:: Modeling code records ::
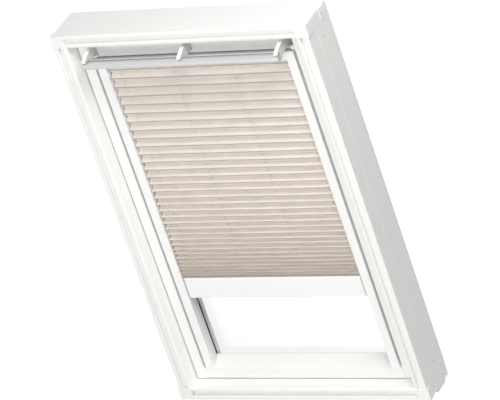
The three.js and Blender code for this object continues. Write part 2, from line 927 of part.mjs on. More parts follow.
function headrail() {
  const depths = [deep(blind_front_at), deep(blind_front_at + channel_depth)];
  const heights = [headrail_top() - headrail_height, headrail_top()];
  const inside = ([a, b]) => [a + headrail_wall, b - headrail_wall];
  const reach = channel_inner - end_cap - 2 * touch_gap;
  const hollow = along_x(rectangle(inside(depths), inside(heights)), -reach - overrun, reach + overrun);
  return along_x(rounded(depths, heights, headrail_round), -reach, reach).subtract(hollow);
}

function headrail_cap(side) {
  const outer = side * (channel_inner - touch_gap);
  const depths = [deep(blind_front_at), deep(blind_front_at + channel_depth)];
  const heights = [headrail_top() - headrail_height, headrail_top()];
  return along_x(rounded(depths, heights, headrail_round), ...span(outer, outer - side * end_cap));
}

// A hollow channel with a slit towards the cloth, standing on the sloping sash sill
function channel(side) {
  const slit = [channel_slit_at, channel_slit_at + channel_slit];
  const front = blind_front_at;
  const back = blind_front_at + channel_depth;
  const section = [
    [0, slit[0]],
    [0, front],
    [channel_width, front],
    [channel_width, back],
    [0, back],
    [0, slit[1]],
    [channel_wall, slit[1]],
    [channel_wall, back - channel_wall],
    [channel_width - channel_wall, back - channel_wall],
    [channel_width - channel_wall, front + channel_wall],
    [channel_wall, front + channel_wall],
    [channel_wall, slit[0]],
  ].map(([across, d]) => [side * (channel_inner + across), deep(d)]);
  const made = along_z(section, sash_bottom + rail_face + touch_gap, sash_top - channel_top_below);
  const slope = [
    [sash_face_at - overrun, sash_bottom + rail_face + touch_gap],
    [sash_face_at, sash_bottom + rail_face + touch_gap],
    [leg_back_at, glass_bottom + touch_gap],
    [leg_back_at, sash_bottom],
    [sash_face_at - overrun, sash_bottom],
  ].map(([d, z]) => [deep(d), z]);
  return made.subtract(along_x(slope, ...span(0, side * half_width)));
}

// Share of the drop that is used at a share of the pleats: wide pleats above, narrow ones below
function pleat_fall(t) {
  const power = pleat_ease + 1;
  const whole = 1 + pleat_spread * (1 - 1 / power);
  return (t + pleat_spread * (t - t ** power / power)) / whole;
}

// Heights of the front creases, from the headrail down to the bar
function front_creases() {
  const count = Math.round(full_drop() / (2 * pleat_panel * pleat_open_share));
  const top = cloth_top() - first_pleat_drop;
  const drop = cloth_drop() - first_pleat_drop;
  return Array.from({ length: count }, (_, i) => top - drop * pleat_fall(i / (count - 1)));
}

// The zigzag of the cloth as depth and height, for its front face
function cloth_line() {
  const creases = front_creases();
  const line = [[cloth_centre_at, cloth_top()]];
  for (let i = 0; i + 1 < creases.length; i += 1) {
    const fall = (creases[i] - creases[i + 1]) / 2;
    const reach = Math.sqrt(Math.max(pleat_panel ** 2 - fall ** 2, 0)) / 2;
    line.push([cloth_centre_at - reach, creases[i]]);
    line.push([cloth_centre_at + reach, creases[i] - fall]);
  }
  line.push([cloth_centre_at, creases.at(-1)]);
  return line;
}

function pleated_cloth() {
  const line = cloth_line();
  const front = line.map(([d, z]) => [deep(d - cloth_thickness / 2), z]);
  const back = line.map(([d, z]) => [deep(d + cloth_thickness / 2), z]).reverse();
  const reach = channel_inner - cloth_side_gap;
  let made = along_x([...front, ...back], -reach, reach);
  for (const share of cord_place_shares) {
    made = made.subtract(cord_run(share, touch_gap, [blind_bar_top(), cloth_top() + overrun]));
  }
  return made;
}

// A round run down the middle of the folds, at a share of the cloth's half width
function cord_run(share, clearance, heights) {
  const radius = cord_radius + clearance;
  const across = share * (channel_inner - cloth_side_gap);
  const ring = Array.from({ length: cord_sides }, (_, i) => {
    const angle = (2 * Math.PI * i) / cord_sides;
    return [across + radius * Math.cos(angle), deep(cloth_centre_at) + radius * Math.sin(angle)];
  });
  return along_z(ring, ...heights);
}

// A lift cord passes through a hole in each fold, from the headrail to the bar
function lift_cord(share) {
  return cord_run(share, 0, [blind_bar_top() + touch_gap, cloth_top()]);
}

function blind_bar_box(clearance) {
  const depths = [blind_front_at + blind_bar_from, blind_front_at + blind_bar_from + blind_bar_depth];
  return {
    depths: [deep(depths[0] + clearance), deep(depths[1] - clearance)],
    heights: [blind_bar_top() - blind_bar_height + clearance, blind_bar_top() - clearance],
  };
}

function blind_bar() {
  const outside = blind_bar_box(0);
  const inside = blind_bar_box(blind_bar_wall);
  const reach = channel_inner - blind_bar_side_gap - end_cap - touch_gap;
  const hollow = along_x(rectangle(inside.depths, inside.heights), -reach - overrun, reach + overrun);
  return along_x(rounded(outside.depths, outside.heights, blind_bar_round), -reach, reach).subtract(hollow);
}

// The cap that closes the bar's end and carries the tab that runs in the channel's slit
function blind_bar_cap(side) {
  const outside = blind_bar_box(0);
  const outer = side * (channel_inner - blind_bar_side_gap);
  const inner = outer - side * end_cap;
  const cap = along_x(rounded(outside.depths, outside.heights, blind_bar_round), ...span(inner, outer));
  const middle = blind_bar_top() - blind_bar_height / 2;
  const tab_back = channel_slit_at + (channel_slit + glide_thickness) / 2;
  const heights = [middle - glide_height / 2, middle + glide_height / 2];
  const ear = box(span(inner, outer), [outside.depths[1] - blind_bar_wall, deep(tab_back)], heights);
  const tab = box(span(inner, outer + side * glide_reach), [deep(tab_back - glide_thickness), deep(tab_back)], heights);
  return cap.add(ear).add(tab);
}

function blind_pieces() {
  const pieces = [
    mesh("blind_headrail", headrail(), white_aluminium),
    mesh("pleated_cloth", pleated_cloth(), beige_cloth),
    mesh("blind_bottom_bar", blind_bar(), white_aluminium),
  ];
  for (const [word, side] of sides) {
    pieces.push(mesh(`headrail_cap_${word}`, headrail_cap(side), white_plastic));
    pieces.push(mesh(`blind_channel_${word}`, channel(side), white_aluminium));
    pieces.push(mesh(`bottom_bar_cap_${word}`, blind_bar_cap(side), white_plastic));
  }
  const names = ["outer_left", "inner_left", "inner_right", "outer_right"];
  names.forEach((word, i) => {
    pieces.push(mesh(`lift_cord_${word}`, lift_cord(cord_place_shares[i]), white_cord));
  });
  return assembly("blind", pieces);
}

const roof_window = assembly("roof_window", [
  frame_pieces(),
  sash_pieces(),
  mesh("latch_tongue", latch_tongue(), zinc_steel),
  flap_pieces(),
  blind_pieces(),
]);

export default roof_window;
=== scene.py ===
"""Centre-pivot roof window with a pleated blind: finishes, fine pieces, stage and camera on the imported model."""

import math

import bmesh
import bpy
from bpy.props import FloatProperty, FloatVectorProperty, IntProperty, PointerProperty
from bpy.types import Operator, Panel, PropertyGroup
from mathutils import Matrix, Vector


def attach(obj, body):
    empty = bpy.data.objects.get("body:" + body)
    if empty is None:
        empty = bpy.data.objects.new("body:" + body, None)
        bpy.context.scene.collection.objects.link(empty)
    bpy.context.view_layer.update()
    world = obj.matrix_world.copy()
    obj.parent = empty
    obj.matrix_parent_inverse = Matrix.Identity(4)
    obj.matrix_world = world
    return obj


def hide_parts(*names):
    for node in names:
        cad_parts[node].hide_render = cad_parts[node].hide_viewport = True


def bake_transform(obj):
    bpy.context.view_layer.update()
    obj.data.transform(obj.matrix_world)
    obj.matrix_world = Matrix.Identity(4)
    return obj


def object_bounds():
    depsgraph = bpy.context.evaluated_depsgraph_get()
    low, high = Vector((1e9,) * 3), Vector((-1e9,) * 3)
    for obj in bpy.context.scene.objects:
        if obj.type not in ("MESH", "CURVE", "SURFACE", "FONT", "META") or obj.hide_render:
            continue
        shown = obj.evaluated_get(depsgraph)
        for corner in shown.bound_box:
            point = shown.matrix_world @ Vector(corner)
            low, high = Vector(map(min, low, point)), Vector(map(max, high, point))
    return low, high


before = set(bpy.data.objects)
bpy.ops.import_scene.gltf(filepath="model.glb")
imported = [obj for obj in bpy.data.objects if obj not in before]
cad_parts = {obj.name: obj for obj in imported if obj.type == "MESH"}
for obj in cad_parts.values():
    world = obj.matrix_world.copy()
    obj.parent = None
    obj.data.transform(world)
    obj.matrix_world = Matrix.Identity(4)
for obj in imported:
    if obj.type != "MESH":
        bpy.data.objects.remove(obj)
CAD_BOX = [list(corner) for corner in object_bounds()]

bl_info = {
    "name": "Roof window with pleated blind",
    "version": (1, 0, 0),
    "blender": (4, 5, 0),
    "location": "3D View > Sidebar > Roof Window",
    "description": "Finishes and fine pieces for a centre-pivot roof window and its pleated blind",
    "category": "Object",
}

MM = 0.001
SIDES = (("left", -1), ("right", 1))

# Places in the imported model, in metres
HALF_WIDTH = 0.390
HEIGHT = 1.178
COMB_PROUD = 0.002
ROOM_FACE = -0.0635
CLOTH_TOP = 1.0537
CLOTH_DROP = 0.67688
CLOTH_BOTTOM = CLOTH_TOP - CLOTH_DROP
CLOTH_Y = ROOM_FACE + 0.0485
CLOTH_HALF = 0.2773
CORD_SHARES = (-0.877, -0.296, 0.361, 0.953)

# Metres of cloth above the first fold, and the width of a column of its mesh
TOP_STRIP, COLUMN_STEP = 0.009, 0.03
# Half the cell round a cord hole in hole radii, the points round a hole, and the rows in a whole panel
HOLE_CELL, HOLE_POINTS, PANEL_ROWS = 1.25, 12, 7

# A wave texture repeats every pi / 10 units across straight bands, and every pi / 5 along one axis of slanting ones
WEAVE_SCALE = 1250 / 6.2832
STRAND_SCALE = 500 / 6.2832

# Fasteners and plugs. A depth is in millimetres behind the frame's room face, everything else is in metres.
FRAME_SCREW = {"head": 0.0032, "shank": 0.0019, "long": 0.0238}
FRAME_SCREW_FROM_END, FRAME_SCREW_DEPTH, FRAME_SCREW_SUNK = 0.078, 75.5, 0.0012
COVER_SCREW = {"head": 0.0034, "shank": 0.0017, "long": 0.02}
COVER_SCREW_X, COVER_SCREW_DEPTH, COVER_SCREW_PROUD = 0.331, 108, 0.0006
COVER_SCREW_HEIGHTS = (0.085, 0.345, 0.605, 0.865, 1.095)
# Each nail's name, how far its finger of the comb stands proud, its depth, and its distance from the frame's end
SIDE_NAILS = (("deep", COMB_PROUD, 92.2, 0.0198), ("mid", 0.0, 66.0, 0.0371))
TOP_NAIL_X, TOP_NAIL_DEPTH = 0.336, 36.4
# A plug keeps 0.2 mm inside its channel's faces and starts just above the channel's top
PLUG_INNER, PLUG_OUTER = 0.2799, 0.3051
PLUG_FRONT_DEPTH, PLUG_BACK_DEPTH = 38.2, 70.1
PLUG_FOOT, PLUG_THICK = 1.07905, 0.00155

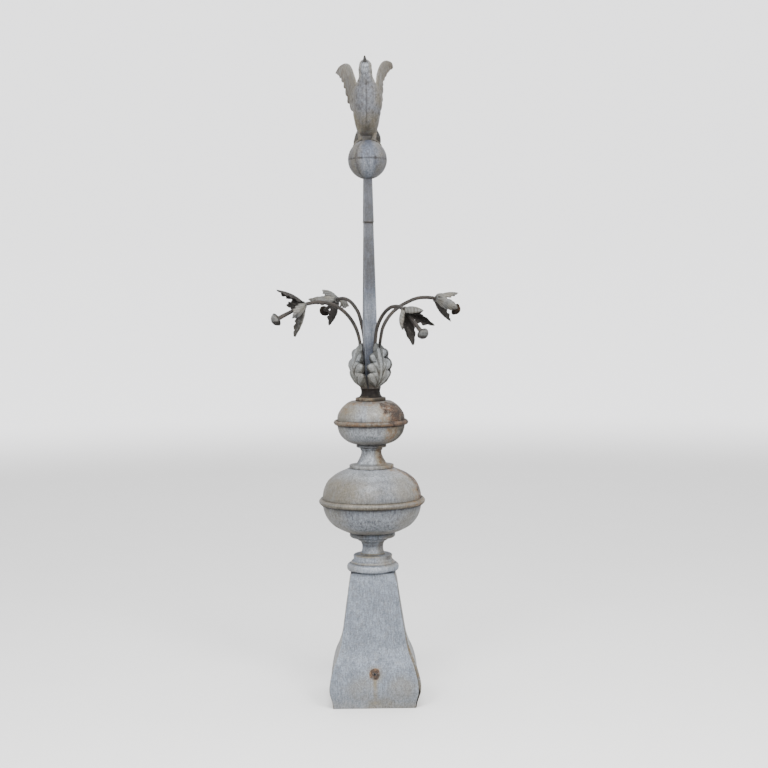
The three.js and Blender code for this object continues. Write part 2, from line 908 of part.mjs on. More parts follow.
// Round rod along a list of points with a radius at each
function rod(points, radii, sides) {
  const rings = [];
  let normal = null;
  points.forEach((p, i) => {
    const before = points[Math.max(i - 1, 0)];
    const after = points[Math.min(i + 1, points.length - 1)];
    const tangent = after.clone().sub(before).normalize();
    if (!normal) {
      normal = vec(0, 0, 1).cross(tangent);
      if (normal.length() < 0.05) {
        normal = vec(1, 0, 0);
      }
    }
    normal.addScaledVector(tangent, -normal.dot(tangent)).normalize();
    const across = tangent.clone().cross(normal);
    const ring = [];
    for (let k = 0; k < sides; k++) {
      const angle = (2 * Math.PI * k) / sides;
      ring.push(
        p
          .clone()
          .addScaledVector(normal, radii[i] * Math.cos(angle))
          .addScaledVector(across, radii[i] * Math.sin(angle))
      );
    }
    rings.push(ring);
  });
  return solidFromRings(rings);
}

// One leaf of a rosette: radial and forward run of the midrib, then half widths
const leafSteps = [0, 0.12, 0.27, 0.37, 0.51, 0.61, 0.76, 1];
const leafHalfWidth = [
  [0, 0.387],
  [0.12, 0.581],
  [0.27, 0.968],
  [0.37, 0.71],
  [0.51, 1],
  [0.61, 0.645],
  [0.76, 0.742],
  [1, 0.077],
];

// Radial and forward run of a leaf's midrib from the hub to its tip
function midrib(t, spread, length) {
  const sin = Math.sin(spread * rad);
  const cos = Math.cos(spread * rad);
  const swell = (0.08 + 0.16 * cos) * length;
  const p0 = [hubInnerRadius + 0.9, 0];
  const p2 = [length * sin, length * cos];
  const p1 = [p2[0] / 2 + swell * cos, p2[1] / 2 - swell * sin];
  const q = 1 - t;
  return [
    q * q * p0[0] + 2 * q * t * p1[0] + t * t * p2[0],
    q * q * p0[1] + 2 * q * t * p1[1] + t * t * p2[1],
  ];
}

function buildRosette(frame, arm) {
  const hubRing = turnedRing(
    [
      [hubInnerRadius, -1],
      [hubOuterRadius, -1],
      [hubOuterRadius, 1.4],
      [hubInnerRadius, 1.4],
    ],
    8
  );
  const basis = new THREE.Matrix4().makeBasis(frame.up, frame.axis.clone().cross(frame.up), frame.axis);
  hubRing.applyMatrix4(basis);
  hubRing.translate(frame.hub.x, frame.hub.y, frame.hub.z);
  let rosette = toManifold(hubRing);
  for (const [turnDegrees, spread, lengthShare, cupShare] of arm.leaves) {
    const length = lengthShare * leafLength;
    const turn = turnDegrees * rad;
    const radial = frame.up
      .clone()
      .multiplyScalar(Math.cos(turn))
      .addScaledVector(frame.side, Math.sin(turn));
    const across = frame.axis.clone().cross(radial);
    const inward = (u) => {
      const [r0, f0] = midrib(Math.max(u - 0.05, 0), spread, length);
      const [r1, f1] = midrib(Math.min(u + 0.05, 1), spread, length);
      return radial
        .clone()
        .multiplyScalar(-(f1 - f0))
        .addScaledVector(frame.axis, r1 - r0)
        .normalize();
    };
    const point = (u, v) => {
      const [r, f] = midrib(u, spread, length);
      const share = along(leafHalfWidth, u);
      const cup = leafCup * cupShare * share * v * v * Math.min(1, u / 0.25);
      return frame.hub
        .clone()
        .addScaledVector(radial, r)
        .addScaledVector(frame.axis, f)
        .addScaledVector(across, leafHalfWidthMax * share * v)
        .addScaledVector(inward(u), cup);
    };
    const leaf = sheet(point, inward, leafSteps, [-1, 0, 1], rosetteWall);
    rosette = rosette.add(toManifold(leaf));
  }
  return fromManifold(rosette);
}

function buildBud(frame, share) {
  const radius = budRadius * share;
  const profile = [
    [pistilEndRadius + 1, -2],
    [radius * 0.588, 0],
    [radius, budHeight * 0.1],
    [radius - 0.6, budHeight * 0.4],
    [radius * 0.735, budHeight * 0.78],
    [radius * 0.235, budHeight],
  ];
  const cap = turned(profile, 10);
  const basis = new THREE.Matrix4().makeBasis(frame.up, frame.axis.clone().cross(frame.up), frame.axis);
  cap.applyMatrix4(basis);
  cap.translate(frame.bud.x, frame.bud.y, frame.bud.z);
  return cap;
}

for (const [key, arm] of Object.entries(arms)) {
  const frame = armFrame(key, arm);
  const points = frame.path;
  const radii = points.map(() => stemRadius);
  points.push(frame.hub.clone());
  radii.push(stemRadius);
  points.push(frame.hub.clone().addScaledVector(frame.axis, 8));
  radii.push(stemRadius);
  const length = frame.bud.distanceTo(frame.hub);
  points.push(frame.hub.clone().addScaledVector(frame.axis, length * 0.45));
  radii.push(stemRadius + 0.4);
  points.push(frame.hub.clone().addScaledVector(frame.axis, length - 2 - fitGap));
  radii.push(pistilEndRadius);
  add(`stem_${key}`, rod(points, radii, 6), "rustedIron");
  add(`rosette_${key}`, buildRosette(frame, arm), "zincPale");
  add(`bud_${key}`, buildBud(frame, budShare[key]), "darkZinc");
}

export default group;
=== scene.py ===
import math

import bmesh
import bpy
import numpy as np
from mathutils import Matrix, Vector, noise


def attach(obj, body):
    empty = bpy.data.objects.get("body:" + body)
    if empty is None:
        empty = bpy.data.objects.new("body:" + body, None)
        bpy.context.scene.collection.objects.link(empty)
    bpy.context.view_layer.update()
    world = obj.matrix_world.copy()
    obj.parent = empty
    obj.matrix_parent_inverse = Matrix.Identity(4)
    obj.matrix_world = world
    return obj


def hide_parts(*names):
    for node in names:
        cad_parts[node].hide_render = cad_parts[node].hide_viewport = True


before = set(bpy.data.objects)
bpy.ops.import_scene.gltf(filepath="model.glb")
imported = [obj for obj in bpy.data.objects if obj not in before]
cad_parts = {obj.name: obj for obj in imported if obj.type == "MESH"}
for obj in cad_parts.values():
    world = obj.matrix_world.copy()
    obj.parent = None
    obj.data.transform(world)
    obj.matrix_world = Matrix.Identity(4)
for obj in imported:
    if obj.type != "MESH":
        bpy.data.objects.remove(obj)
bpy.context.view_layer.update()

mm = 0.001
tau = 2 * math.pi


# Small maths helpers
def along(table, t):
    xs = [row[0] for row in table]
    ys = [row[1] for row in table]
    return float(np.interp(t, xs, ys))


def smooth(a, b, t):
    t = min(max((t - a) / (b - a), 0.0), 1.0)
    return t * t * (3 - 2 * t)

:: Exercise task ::
Your task is to gather every line with the word "this" and copy it.

:: Task output ::
The three.js and Blender code for this object continues. Write part 2, from line 927 of part.mjs on. More parts follow.
The three.js and Blender code for this object continues. Write part 2, from line 908 of part.mjs on. More parts follow.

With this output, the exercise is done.